Part of their transition from mopers to gentlemen understaters of poise involves upping their rhythm game; which means more beats, more swing, loops and synthetic drum sounds. You want to get experimental, or throw off your dowdy indie sonics? Then embroidering your sound with rhythm for rhythm’s sake is a sure-fire way of offsetting that enervating wallow, and lends a little edge to proceedings in the process. Take for example the king of the millennial indie weepie – the Yeah Yeah Yeahs’ ‘Maps’ – which beat the slump out of doughy balladry with a bashed toughness evermore fitting of modern romance (this stuff hurts, remember). So we have ‘French Exit’ which takes after PB&J’s The Living End with its snub-nosed sub-Saharan bass and muffled kicks – ideal for balmy, after-hours Brooklyn; followed by ‘Parentheses’ which, carried on dub bass and hard-boiled hip hop beats, offers Silberman’s falsetto – a newly operatic affair – as the single remnant of The Antlers as we knew them previously, compounded by a perfectly timed guitar progression which packs real grit. It’s followed by ‘No Widows’, another new look for the band which uses a Bjork-esque loop – a kind of tone-toggling clacking on railway sleepers – to lynchpin Silberman’s twinkling suicide fantasy. And, yes, as advertised they’ve gotten a bit electronic, but not so much that it defines the album (let’s not get carried away here). On that point, unfortunately the tech, whilst atmosphere-building, is a bit inconsequential; a bit besides-the-point. It’s an old tale, really.

From that point on matters take a turn for the languid and strange, almost as if noir-ish instrumental ‘Tiptoe’, with its muted trumpet and creaking floorboards, is a portal into some Rockwell-ian time warp. Taking inspiration from the leafier end of post-rock, the tactile ‘Hounds’ blows cold sand and spray across the path of a hypnotic three-note phrase and brushed cymbals. The picture is one of peace on a yellowing prairie. Thereafter, preceding the knock-off In Rainbows fare of ‘Every Night My Teeth Are Falling Out’ comes ‘Rolled Together’ which makes gospel from Wilko’s ‘Poor Places’, absorbing that song’s exponential fugue and ticking static in creation of a fluttering, ringing liturgy; much greater in scope than anything appearing on Hospice. As with ‘Corsicana’ later on, bizarrely the band seem displaced from their own music, as if to keep a safe distance from the core statement, which by the end you realise is once again address to a faltering relationship.

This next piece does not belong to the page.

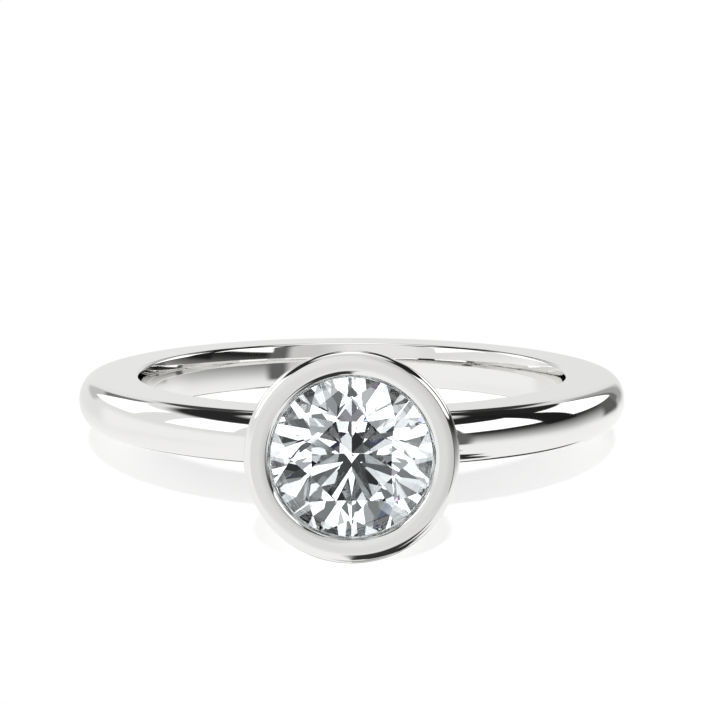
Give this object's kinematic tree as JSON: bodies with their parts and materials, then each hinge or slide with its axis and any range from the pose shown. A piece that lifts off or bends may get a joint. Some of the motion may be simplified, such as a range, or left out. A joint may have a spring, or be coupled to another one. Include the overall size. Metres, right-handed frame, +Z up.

So on closer ‘Putting The Dog To Sleep’ it’s time for the truth, which Silberman packages in a typically harrowing metaphor. According to the band it’s their soul track, a last waltz which reframes Silberman’s weary pleas within an old-time setting, somewhere between James Carr’s ‘The Dark End Of The Street’ and The Walkmen’s disillusioned torch album You & Me. Over mournful organs, he begs "Well prove to me / I’m not gonna die alone / unstitch that shit I’ve sown / to close up the hole / that tore through my skin". You can practically hear the sutures popping with every glancing stab of guitar, only this time, after an album of pastel-coloured equanimity, the blood is much redder.